Refactor the fix for MyPy errors due to NumPy v2.2.0 #5853

nabenabe0928 · 2024-12-10T02:53:09Z

Motivation

This PR is to fix misleading typing to hotfix CI checking.

Fix mypy errors due to numpy 2.2.0 #5848

Description of the changes

Eliminate typings that do not align with the actual behaviors

Note

These changes can probably be removed after the following issue is resolved.
numpy/numpy#27957

nabenabe0928 · 2024-12-10T03:22:32Z

optuna/samplers/_nsgaiii/_elite_population_selection_strategy.py

@@ -103,7 +103,7 @@ def __call__(self, study: Study, population: list[FrozenTrial]) -> list[FrozenTr

 def _generate_default_reference_point(
    n_objectives: int, dividing_parameter: int = 3
 ) -> np.ndarray[tuple[int, int], np.dtype[np.float64]]:


Technically speaking, this typing is stricter and correct, but for consistency, I removed this typing.

nabenabe0928 · 2024-12-10T03:23:11Z

optuna/samplers/_gp/sampler.py

@@ -329,14 +329,15 @@ def _warn_and_convert_inf(

 def _get_constraint_vals_and_feasibility(
    study: Study, trials: list[FrozenTrial]
-) -> tuple[np.ndarray, np.bool | np.ndarray]:


The second return is definitely not boolean, so I removed this to avoid any confusion.
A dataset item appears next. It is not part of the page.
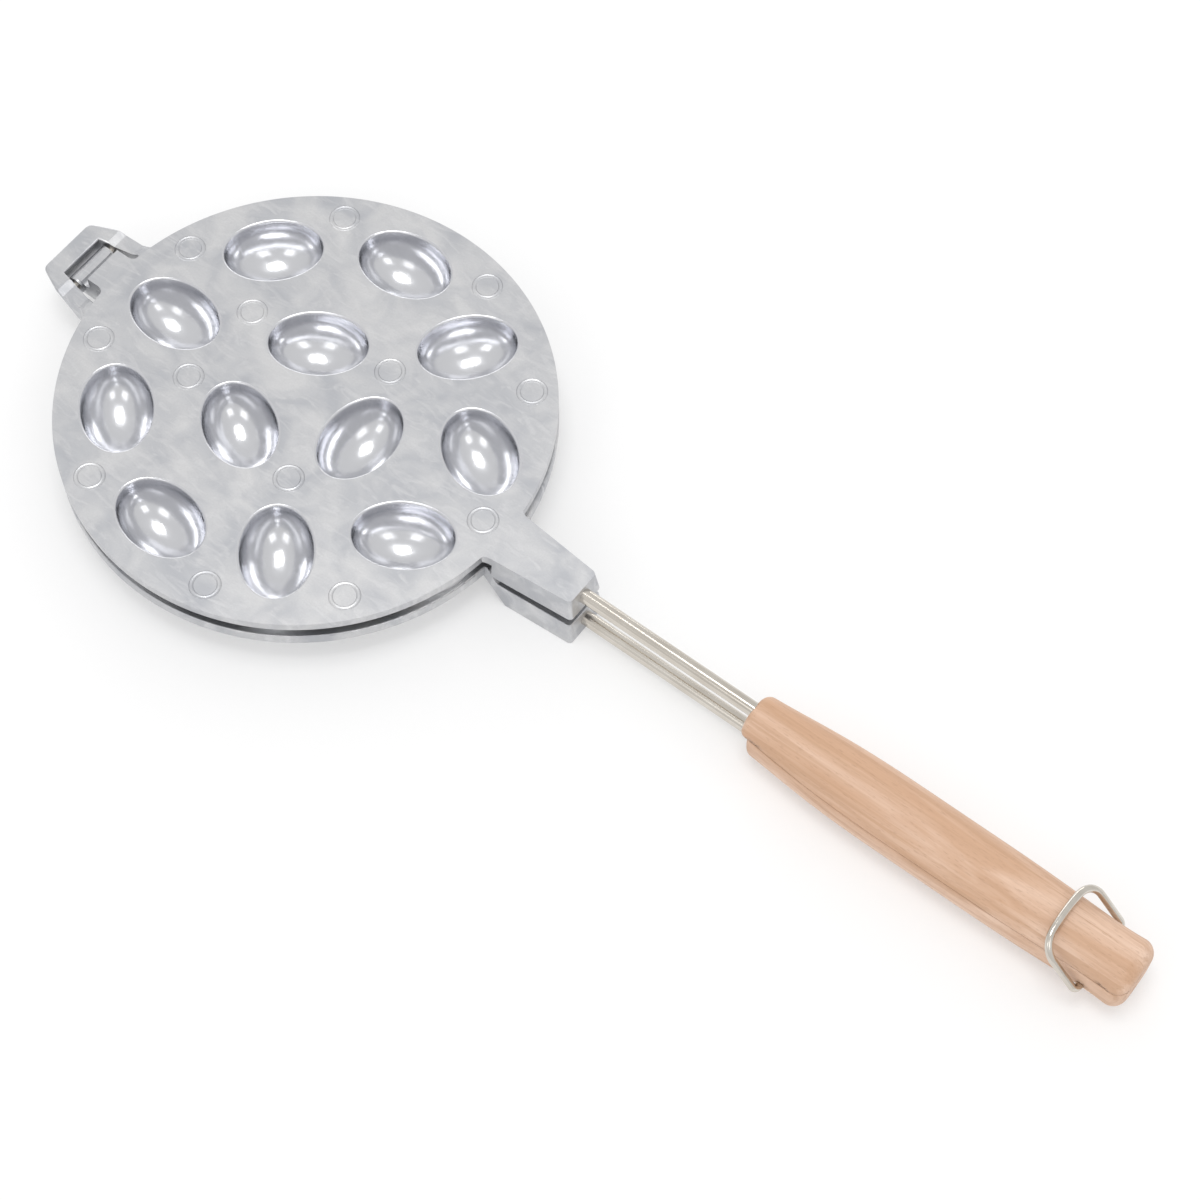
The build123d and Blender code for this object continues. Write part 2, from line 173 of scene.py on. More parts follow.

nabenabe0928 · 2024-12-10T03:25:45Z

optuna/_hypervolume/hssp.py

    contribs = np.prod(diff_of_loss_vals_and_ref_point, axis=-1)
    selected_indices = np.zeros(subset_size, dtype=int)
    selected_vecs = np.empty((subset_size, n_objectives))
-    indices: np.ndarray[tuple[int, ...], np.dtype[Any]] = np.arange(


This typing is also not correct, because indices is always a 1d array.
As this typing says indices can be a ND array, which is not correct, I removed this.

nabenabe0928 · 2024-12-10T03:26:27Z

optuna/_gp/optim_mixed.py

@@ -208,7 +208,8 @@ def local_search_mixed(
    # TODO(kAIto47802): Think of a better way to handle this.
    lengthscales = 1 / np.sqrt(inverse_squared_lengthscales[continuous_indices])

-    discrete_indices = np.where(steps > 0)[0]
+    # NOTE(nabenabe): MyPy Redefinition for NumPy v2.2.0. (Cast signed int to int)
+    discrete_indices = np.where(steps > 0)[0].astype(int)


By casting from unsinged int to int, we can avoid the issue although this loosens the typing.

nabenabe0928 · 2024-12-10T03:27:46Z

optuna/study/_multi_objective.py

-    nondominated_indices: np.ndarray[tuple[int, ...], np.dtype[np.signedinteger[Any]]] = np.arange(
-        n_trials
-    )


The same reason

Refactor the fix for MyPy errors due to NumPy v2.2.0 #5853 (comment)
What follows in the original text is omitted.